What does the future of the ebook revolution hold? I'm not sure yet. A few well-marketed ebook authors are making a killing. Amanda Hocking has cleared a couple of million dollars hawking her YA series. Joe Konrath, a modestly successful published author in print, has become the voice of the revolution. I recommend his blog, A Newbies Guide to Publishing, for a compelling economic argument in favor of self-publishing for authors. Readers should enjoy the wealth of low cost material, but I fear that the oversupply of material may ultimately overwhelm readers. I haven't decided whether to self-publish my second novel, THE KING OF PAINE, as an ebook yet, but I'm getting close. Very, very close.

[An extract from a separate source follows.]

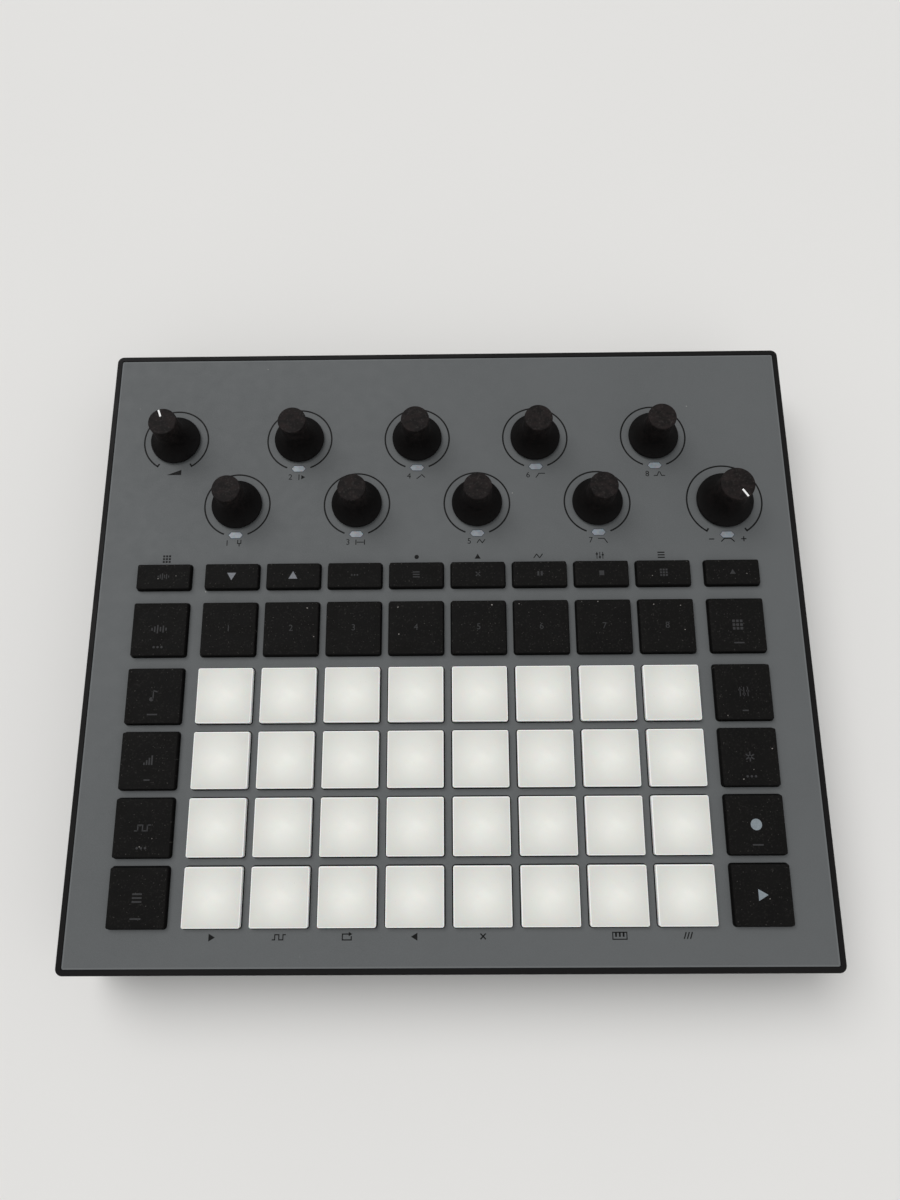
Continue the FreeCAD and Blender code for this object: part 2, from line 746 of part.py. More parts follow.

What are your thoughts on the ebook revolution?

1 comment:

  1. Welcome to the blogosphere, my friend! This is a well thought out post that poses interesting questions...for readers as well as writers. I must say I envy your place in the e-book revolution; as a writer of adult fiction (hey, not THAT kind of adult!) as opposed to children's literature, your investment is limited to a cover design and some editorial assistance. In children's books, especially picture books, there's usually 14 pages of text and 14 pages of pictures plus a few extras for title page, acknowledgments etc. totaling 32 pages. Yes, our stories are MUCH shorter, but unless one is an artist as well as a writer, an illustrator must be paid as well. Of course, I could try to create the images myself, but if you've ever seen my drawing you'd know that my images are way closer to Kandinsky than Constable!
    Looking forward to more posts. I'll pass this blog address on to those who follow my blog, my tweets, and on my FB page. Ever onward...with patience...and maybe a few well chewed fingernails.